» **Your task**
Only the lines holding the string "JSON" are needed. Copy each one.

» **Material provided**
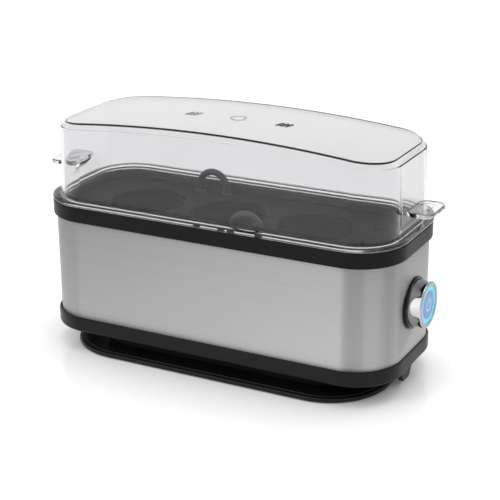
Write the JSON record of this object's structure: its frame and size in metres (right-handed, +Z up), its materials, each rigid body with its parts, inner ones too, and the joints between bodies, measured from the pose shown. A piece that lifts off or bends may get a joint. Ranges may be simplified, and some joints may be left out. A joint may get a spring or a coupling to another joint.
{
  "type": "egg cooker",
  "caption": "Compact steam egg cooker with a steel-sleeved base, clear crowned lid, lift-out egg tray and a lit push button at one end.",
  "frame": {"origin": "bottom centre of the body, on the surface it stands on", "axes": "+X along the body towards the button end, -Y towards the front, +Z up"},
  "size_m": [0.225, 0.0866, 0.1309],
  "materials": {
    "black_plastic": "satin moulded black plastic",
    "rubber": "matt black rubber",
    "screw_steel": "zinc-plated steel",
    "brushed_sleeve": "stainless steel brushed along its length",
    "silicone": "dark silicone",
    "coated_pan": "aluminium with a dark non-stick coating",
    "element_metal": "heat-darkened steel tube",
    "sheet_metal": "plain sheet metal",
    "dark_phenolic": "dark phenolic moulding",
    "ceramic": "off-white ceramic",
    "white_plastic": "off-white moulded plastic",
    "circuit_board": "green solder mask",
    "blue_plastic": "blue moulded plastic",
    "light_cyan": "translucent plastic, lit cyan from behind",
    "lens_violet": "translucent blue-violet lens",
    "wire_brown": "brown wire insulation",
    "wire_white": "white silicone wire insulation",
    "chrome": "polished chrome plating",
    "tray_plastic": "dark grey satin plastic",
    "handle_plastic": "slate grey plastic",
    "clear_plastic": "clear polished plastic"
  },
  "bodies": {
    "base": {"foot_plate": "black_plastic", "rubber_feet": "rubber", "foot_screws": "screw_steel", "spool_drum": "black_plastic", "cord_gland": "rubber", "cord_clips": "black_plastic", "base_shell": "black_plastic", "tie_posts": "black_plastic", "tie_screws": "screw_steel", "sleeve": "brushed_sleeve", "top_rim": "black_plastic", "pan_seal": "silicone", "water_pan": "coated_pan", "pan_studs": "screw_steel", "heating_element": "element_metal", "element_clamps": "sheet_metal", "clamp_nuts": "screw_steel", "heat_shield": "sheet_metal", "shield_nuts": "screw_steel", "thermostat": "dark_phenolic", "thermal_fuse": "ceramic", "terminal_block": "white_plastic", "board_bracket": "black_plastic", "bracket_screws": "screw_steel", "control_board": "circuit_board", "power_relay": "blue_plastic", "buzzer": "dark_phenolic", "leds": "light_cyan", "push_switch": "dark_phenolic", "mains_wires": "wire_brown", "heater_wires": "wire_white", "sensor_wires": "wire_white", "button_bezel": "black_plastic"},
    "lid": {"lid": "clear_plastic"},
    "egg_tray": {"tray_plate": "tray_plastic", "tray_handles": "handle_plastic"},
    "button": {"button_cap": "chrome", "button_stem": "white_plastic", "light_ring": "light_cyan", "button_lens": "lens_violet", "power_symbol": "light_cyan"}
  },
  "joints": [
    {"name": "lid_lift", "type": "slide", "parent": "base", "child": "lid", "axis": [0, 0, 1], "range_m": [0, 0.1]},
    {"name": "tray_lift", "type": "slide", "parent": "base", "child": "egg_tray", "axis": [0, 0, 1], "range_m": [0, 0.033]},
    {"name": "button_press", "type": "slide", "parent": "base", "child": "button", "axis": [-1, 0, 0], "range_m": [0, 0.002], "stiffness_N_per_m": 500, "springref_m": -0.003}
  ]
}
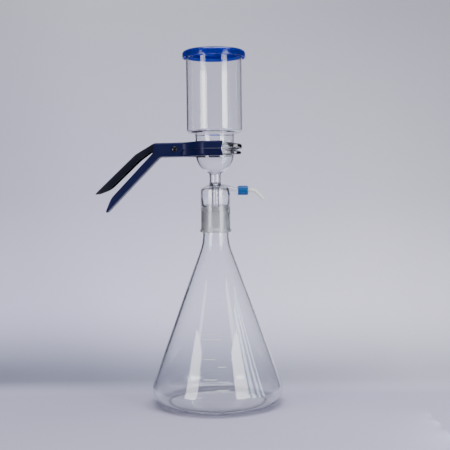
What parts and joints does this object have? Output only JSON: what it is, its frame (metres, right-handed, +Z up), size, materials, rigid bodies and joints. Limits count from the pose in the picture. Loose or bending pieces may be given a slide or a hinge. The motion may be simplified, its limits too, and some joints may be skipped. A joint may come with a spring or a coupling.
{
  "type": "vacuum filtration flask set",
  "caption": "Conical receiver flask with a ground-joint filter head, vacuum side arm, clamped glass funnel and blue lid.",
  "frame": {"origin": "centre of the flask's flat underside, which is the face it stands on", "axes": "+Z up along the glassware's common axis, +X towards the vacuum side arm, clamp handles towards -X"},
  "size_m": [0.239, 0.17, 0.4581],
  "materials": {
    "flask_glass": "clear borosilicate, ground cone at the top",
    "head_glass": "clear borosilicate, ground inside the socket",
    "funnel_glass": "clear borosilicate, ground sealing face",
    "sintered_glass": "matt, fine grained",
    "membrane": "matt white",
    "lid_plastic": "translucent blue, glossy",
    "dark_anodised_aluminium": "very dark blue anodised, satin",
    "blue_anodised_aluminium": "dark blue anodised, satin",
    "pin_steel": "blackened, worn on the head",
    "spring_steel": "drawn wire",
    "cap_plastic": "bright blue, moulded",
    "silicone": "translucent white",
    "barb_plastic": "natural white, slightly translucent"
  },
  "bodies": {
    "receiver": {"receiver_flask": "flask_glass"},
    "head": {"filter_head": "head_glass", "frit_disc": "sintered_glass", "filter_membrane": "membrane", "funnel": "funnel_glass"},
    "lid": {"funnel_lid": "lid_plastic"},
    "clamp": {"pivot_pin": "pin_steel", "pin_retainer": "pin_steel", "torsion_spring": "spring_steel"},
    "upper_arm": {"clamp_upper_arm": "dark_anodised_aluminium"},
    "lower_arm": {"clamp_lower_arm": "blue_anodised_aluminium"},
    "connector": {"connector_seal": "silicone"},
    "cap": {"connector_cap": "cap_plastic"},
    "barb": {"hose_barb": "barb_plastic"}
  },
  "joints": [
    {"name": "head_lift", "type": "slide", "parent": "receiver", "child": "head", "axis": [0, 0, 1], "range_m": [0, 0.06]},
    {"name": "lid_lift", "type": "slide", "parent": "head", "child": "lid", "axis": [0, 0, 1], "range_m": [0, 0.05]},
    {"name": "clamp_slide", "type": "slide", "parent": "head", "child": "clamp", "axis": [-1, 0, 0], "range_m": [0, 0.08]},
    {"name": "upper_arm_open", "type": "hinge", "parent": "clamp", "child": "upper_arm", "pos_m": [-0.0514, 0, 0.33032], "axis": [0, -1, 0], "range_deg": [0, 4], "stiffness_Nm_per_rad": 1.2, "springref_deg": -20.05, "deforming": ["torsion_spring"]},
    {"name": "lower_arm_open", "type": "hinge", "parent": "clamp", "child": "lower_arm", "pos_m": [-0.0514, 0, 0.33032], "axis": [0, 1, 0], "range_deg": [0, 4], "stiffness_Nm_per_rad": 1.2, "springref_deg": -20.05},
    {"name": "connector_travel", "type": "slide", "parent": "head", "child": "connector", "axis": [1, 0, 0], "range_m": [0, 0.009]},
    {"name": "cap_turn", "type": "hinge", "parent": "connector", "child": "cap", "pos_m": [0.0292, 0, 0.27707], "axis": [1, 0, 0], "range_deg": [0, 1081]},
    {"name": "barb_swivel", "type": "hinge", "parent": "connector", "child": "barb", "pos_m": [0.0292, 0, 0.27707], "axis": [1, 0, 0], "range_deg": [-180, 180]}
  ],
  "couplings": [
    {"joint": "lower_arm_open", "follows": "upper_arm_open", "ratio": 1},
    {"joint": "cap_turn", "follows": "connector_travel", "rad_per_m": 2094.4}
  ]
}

---

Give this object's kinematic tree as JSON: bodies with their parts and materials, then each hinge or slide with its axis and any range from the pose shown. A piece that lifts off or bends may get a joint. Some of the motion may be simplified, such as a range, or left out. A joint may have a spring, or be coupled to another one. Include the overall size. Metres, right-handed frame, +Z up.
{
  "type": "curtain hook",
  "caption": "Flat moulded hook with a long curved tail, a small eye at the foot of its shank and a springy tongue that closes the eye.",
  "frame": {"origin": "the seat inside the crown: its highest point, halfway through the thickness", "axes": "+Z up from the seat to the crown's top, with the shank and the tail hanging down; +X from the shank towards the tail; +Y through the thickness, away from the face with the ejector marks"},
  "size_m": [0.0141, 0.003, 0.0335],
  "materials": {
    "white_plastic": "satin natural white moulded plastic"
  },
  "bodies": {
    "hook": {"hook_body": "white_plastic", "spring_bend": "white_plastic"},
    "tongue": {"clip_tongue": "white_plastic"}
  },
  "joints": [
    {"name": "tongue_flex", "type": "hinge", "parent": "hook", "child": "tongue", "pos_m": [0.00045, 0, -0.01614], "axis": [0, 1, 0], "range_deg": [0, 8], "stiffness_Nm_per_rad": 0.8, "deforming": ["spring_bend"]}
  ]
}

---

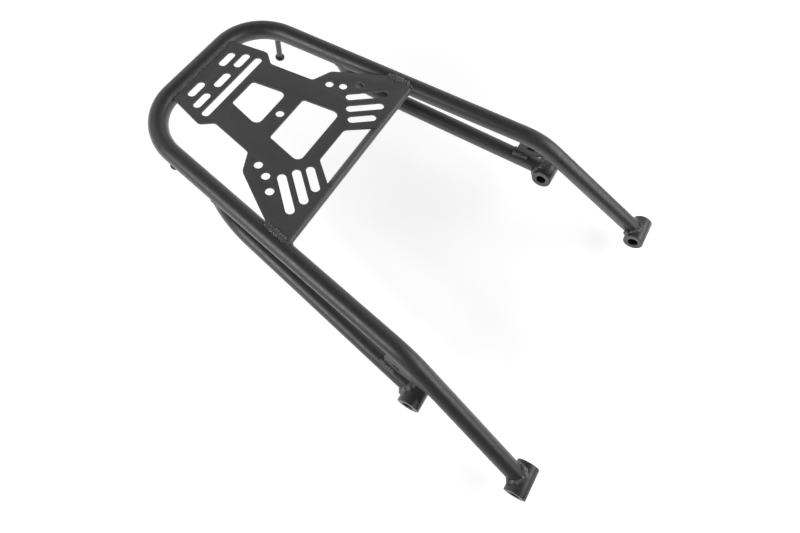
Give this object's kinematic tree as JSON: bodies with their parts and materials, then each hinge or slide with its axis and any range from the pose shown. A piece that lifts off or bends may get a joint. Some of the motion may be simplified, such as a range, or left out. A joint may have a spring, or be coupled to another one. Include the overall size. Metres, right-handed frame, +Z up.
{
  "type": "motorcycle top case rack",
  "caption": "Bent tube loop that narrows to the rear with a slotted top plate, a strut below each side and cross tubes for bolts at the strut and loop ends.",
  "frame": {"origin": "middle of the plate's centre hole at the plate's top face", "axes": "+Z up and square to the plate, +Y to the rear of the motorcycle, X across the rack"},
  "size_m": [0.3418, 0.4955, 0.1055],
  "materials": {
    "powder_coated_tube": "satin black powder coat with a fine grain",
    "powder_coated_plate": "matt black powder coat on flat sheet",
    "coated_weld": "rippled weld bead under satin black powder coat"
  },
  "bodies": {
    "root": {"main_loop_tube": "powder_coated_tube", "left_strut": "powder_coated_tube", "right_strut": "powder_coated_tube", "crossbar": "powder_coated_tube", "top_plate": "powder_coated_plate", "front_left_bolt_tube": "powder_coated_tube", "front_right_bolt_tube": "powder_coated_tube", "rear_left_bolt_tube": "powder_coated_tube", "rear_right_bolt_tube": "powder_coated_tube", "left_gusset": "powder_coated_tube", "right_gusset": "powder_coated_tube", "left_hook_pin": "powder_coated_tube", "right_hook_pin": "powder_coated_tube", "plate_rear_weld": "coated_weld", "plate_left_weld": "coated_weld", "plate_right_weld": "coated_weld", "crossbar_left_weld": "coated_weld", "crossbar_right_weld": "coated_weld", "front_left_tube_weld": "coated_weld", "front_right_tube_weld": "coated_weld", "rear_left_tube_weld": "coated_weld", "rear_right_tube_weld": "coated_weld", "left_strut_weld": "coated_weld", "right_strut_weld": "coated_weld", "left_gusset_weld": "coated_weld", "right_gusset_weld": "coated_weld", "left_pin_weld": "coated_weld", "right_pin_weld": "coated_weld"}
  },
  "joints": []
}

» **Output for this task**
Write the JSON record of this object's structure: its frame and size in metres (right-handed, +Z up), its materials, each rigid body with its parts, inner ones too, and the joints between bodies, measured from the pose shown. A piece that lifts off or bends may get a joint. Ranges may be simplified, and some joints may be left out. A joint may get a spring or a coupling to another joint.
What parts and joints does this object have? Output only JSON: what it is, its frame (metres, right-handed, +Z up), size, materials, rigid bodies and joints. Limits count from the pose in the picture. Loose or bending pieces may be given a slide or a hinge. The motion may be simplified, its limits too, and some joints may be skipped. A joint may come with a spring or a coupling.
Give this object's kinematic tree as JSON: bodies with their parts and materials, then each hinge or slide with its axis and any range from the pose shown. A piece that lifts off or bends may get a joint. Some of the motion may be simplified, such as a range, or left out. A joint may have a spring, or be coupled to another one. Include the overall size. Metres, right-handed frame, +Z up.
Give this object's kinematic tree as JSON: bodies with their parts and materials, then each hinge or slide with its axis and any range from the pose shown. A piece that lifts off or bends may get a joint. Some of the motion may be simplified, such as a range, or left out. A joint may have a spring, or be coupled to another one. Include the overall size. Metres, right-handed frame, +Z up.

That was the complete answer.